## What you have to do
Please write out the material below exactly as given.

## Material
##############################

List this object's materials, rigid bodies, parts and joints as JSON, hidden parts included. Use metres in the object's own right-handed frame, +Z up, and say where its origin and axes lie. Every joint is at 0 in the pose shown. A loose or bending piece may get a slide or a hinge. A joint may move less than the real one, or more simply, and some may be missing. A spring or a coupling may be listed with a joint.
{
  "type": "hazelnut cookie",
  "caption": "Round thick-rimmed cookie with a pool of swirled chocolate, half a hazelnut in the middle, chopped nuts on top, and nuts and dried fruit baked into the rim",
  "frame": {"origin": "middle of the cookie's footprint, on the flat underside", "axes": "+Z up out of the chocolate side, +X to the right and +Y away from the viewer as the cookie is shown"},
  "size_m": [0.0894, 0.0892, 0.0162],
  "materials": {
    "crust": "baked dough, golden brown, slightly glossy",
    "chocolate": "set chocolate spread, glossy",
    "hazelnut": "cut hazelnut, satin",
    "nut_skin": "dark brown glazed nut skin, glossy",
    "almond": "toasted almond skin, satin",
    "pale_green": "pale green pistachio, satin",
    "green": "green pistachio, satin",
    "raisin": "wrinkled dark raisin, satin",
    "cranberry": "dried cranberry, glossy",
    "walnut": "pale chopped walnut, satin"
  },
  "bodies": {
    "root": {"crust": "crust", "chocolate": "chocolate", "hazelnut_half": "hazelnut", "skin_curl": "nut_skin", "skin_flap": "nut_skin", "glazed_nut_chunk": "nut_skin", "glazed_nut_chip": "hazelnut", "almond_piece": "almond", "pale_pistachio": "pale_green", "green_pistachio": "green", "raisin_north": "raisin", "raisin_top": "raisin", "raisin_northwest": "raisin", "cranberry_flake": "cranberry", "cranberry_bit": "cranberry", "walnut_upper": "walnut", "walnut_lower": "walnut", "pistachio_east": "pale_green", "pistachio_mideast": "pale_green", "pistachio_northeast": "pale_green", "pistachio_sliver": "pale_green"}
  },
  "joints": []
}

##############################

## Exercise response
List this object's materials, rigid bodies, parts and joints as JSON, hidden parts included. Use metres in the object's own right-handed frame, +Z up, and say where its origin and axes lie. Every joint is at 0 in the pose shown. A loose or bending piece may get a slide or a hinge. A joint may move less than the real one, or more simply, and some may be missing. A spring or a coupling may be listed with a joint.
{
  "type": "hazelnut cookie",
  "caption": "Round thick-rimmed cookie with a pool of swirled chocolate, half a hazelnut in the middle, chopped nuts on top, and nuts and dried fruit baked into the rim",
  "frame": {"origin": "middle of the cookie's footprint, on the flat underside", "axes": "+Z up out of the chocolate side, +X to the right and +Y away from the viewer as the cookie is shown"},
  "size_m": [0.0894, 0.0892, 0.0162],
  "materials": {
    "crust": "baked dough, golden brown, slightly glossy",
    "chocolate": "set chocolate spread, glossy",
    "hazelnut": "cut hazelnut, satin",
    "nut_skin": "dark brown glazed nut skin, glossy",
    "almond": "toasted almond skin, satin",
    "pale_green": "pale green pistachio, satin",
    "green": "green pistachio, satin",
    "raisin": "wrinkled dark raisin, satin",
    "cranberry": "dried cranberry, glossy",
    "walnut": "pale chopped walnut, satin"
  },
  "bodies": {
    "root": {"crust": "crust", "chocolate": "chocolate", "hazelnut_half": "hazelnut", "skin_curl": "nut_skin", "skin_flap": "nut_skin", "glazed_nut_chunk": "nut_skin", "glazed_nut_chip": "hazelnut", "almond_piece": "almond", "pale_pistachio": "pale_green", "green_pistachio": "green", "raisin_north": "raisin", "raisin_top": "raisin", "raisin_northwest": "raisin", "cranberry_flake": "cranberry", "cranberry_bit": "cranberry", "walnut_upper": "walnut", "walnut_lower": "walnut", "pistachio_east": "pale_green", "pistachio_mideast": "pale_green", "pistachio_northeast": "pale_green", "pistachio_sliver": "pale_green"}
  },
  "joints": []
}